Rules Committee Approves Historic Budget Agreement


Rules Committee Approves Historic Budget Agreement

Second On-Time Budget in 25 Years;
Social Security & Medicare Protected by "Safe Deposit Box"

WASHINGTON -Working late into the night, the House Rules Committee yesterday approved the floor procedures for today’s action on the House-Senate conference report on the budget, putting Congress on track to approve a $1.6 trillion federal budget by the statutory target date of April 15th.

Today, the House approved 221-205 the Rules Committee recommendation for considering the budget, only the second on-time budget in 25 years and the first in over three decades that does not use Social Security Trust Fund money to pay for other spending programs.

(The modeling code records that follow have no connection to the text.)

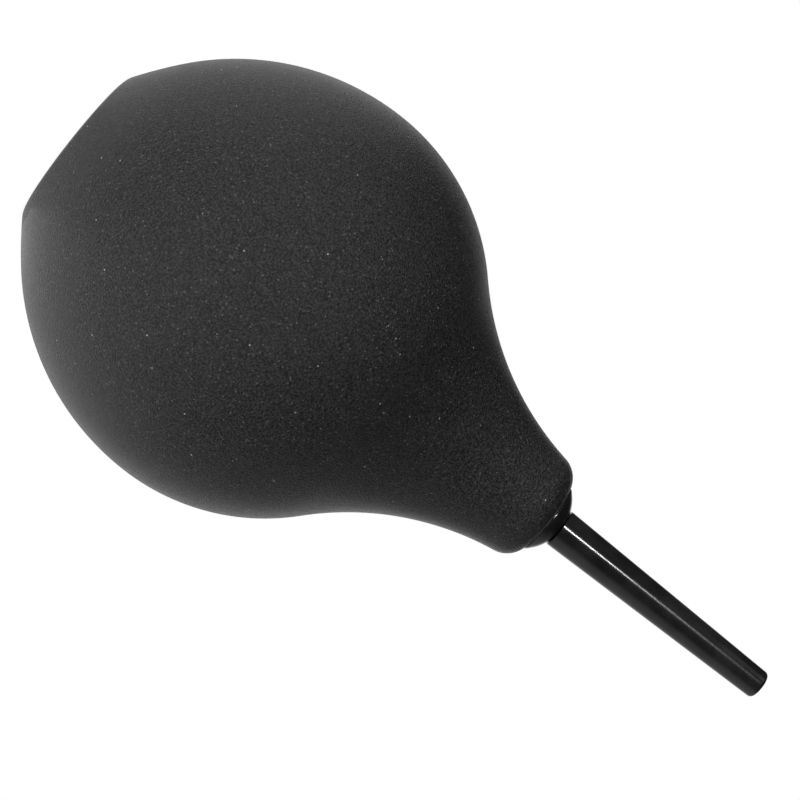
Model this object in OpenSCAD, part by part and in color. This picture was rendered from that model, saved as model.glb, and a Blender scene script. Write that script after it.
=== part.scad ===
// Hand-squeezed dust blower: a pear-shaped rubber bulb with a one-way inlet valve in its
// flat base and a tapered nozzle screwed into a collar in its neck.
// Origin at the centre of the flat base, +Z up the bulb's axis towards the nozzle.

/* [Bulb] */
// Greatest outside diameter
bulb_d = 92; // [88:1:96]
// Height of the widest ring above the base
belly_z = 48.5; // [47.5:0.5:49.5]
// Outline radius below the widest ring
belly_r = 54.4; // [54:0.2:55]
// Outline radius of the flatter stretch that runs down to the base
foot_r = 100; // [90:5:110]
// Angle below the widest ring where that stretch starts
foot_from = 50; // [49:1:51]
// Outline radius above the widest ring
crown_r = 46.9; // [46:0.3:47.8]
// Radius of the hollow curve that leads into the neck
flare_r = 63.8; // [60.8:1:66.8]
// Height of the neck's end
neck_z = 123.3; // [122.3:0.5:124.3]
// Diameter of the neck where its end starts to round off
neck_d = 24.2; // [23.7:0.1:24.7]
// Rounding of the neck's end
lip_r = 5.3; // [4.8:0.1:5.5]
// Rounding of the base's edge
base_edge_r = 4; // [3:0.5:4.5]
// Thickness of the rubber wall
wall = 2.8; // [2.2:0.2:3.4]
// Thickness of the rubber under the air space
base_wall = 4.6; // [4.4:0.1:5]

/* [Squeezed wall] */
// Diameter of the stretch of wall under the thumb, and of the one under the fingers
panel_d = 40; // [32:1:44]
// Gap around each stretch
panel_gap = 0.3; // [0.2:0.1:0.5]

/* [Collar] */
// Diameter of the flange on the neck's end
flange_d = 15.6; // [15.2:0.2:16]
// Height of the top of the flange's dome, were it not bored
flange_h = 3.84; // [3.7:0.02:4]
// Radius of the dome
dome_r = 10.4; // [10:0.2:11]
// Rounding of the flange's edge
flange_edge_r = 0.4; // [0.3:0.1:0.5]
// Diameter of the spigot inside the neck
spigot_d = 12; // [11:0.5:13]
// Length of the spigot
spigot_l = 15; // [14:1:17]

/* [Nozzle] */
// Diameter at the shoulder
nozzle_root_d = 8.5; // [8.1:0.1:8.9]
// Diameter at the tip
nozzle_tip_d = 6.3; // [5.9:0.1:6.7]
// Length from shoulder to tip
nozzle_l = 53.8; // [48.8:1:58.8]
// Rounding of the tip's edge
tip_edge_r = 1; // [0.6:0.1:1.1]
// Diameter of the screwed stub below the shoulder
stub_d = 5; // [4.8:0.1:5.2]
// Length of the stub
stub_l = 8; // [7:0.5:9]
// Diameter of the outlet at the tip
outlet_d = 2.4; // [2:0.1:2.6]
// Length of the outlet
outlet_l = 12; // [8:1:16]
// Diameter of the air passage behind the outlet
passage_d = 3; // [2.8:0.1:3.2]

/* [Seal ring] */
// Thickness of the ring's round section
seal_wire_d = 1; // [0.8:0.1:1]

/* [Inlet valve] */
// Diameter of the hole through the rubber base
valve_hole_d = 15; // [14:0.5:16]
// Diameter of the valve's flange under the base
valve_flange_d = 20; // [19:0.5:21]
// Diameter of each air inlet hole
inlet_d = 1.4; // [1:0.1:1.6]
// Number of inlet holes around the middle one
inlet_count = 6; // [5:1:6]
// Diameter of the valve disc
disc_d = 10.8; // [10.4:0.2:11.2]
// Thickness of the valve disc
disc_t = 0.8; // [0.6:0.1:1]
// How far the disc lifts
disc_lift = 1.2; // [0.8:0.1:1.4]

/* [Hidden] */
$fn = 96;

rubber_black = "#2b2b2d";
plastic_black = "#141416";
seal_black = "#1c1c1c";
disc_clear = "#c9c7bd";
cage_white = "#d8d8d4";

// How far one outline curve is drawn past another, and a rounding past its own arc, to cross cleanly
bite = 0.01;
hair = 0.002;
// Clearance between a piece that turns or slides and the one that guides it
running = 0.05;

// Centres of the outline's arcs, as [distance from the axis, height]
belly = [bulb_d / 2 - belly_r, belly_z];
crown = [bulb_d / 2 - crown_r, belly_z];
flare = circle_meet(crown, crown_r + flare_r, [neck_d / 2, neck_z - lip_r], flare_r);
foot = belly - (foot_r - belly_r) * direction(-foot_from);
base_edge = [foot.x + sqrt(pow(foot_r - base_edge_r, 2) - pow(foot.y - base_edge_r, 2)), base_edge_r];
lip = [flare.x - sqrt(pow(flare_r + lip_r, 2) - pow(flare.y - neck_z + lip_r, 2)), neck_z - lip_r];
// Direction from the crown's centre to the flare's, and the height where the two curves meet
flare_dir = (flare - crown) / norm(flare - crown);
flare_start_z = belly_z + crown_r * flare_dir.y;

// The neck's bore: the air space closes in to it at 45 degrees, just above the spigot's end
spigot_end = neck_z - spigot_l;
throat_z = spigot_end + 2;
barb_h = 2.4;
barb_proud = 0.5;
barb_depths = [8, 3];

// Collar
flange_top = neck_z + flange_h;
flange_edge = [
    flange_d / 2 - flange_edge_r,
    flange_top - dome_r + sqrt(pow(dome_r - flange_edge_r, 2) - pow(flange_d / 2 - flange_edge_r, 2))
];
socket_depth = 10;
seal_ring_r = stub_d / 2 + running + seal_wire_d / 2;
seal_seat_r = seal_ring_r + seal_wire_d / 2 + 0.1;

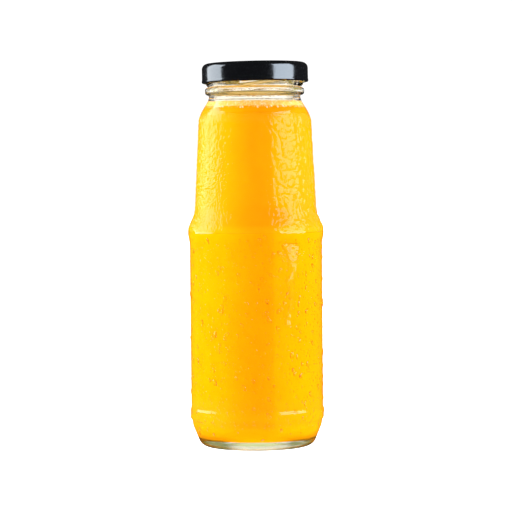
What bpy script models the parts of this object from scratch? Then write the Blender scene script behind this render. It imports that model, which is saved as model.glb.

"This historic budget prevents trust fund monies from being raided for spending by putting Social Security and Medicare funds into a ‘safe deposit box,’" Rules Committee Chairman David Dreier (R-CA) said. "The bottom line is that like the American people, Congress pays attention to the bottom line - we have chosen to stay within the budget spending limits."

"This budget maintains the spending limits established in the 1997 bipartisan budget agreement, while increasing support for education, defense and farmers," Dreier said. He outlined the budget resolution, pointing out that:

  • the President’s budget cuts $11.9 billion in Medicare funding, while the Republican budget devotes $100 billion more than the President would provide to save, strengthen and preserve Social Security and Medicare.
  • the Republican budget maintains spending discipline in the bipartisan 1997 Balanced Budget, while the President’s budget exceeds the spending caps by $30 billion;
  • after locking away funds for Social Security and Medicare, the Republican budget returns $800 billion to working Americans in the form of tax relief, in contrast to the President's budget which raises taxes by $172 billion;
  • the Republican budget increases spending on Veterans programs by almost $1.1 billion over last year, while the President only provides $27 million in increases; and,
  • the Republican budget pays down $450 billion more in public debt than the President’s budget.